As mentioned above, language socialization concerns two fundamental processes, socialization through the use of language and socialization to use language (Schieffelin & Ochs, 1986a, 1986b; Ochs, 1988, 2002). As we have seen, the narratives provided an authentic context of interaction which enabled the learners to use rich points, or culturally-salient L1-resources, in a meaningful manner as they interacted with the L1-audience. Learning another language entails not only learning the language itself but also developing cultural awareness specific to that language (cf. Kasper, 1997; Kramsch, 1993; Poole, 1992; Schmidt, 1990, 1993). In other words, narratives are not only a means of authentic input but also a means of authentic learner-production which helps learners to utilize their cultural awareness of what is/not expected in the target Discourse and thus further facilitates their language socialization. The present research has demonstrated that narratives can be such a site of second language socialization, which motivates L2-learners to see the language from the emic perspective and continue to take part in the L1-Discourse community. However, this process, or how second language socialization proceeds through this type of authentic interaction, needs to be further explored in future studies.
| Notes |
1 This Christian school has daily chapel
service, in which faculty and students meet around noon every day and spend half
an hour listening to a sermon.
2 “CS” stands for “church school.”
This word is used in Japanese churches to refer to Sunday school.
3 A (full) square bracket indicates
that a word inside the bracket does not appear in the original Japanese text.

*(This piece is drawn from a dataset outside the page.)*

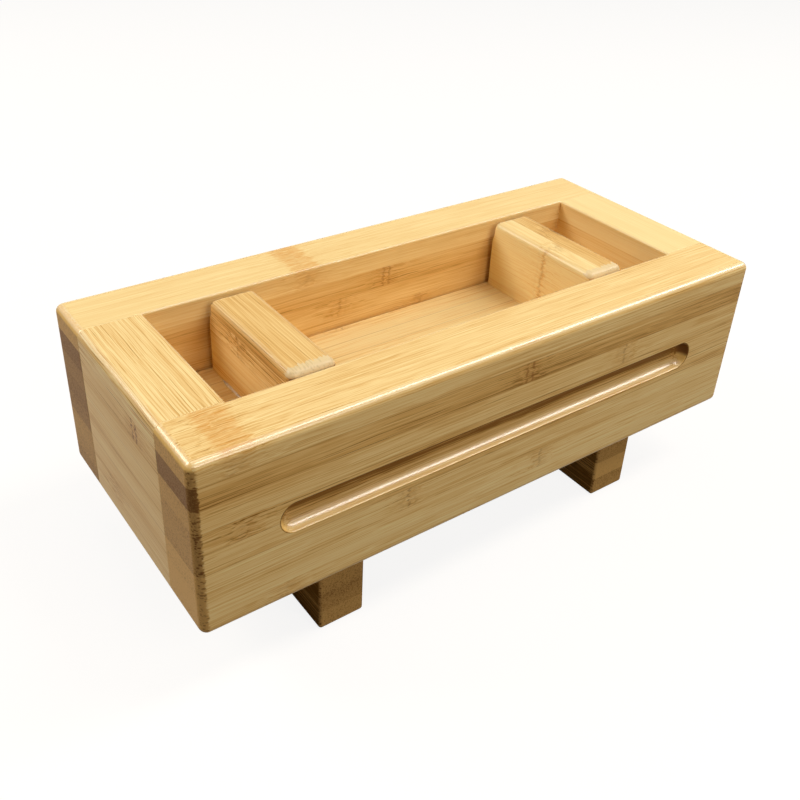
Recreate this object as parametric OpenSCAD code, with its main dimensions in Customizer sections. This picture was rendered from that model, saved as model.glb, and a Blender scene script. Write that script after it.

4 A half bracket indicates the point
where overlapping talk begins.
5 The equal symbol (=) indicates
latching, i.e. no interval between the end of a prior utterance and the
beginning of the next utterance.
6 “IRC” stands for “International
Relationship Committee”, which is an association of overseas students at this
university.
7 Shabushabu is a Japanese pot dish.
Thin-sliced beef and other ingredients are cooked in broth.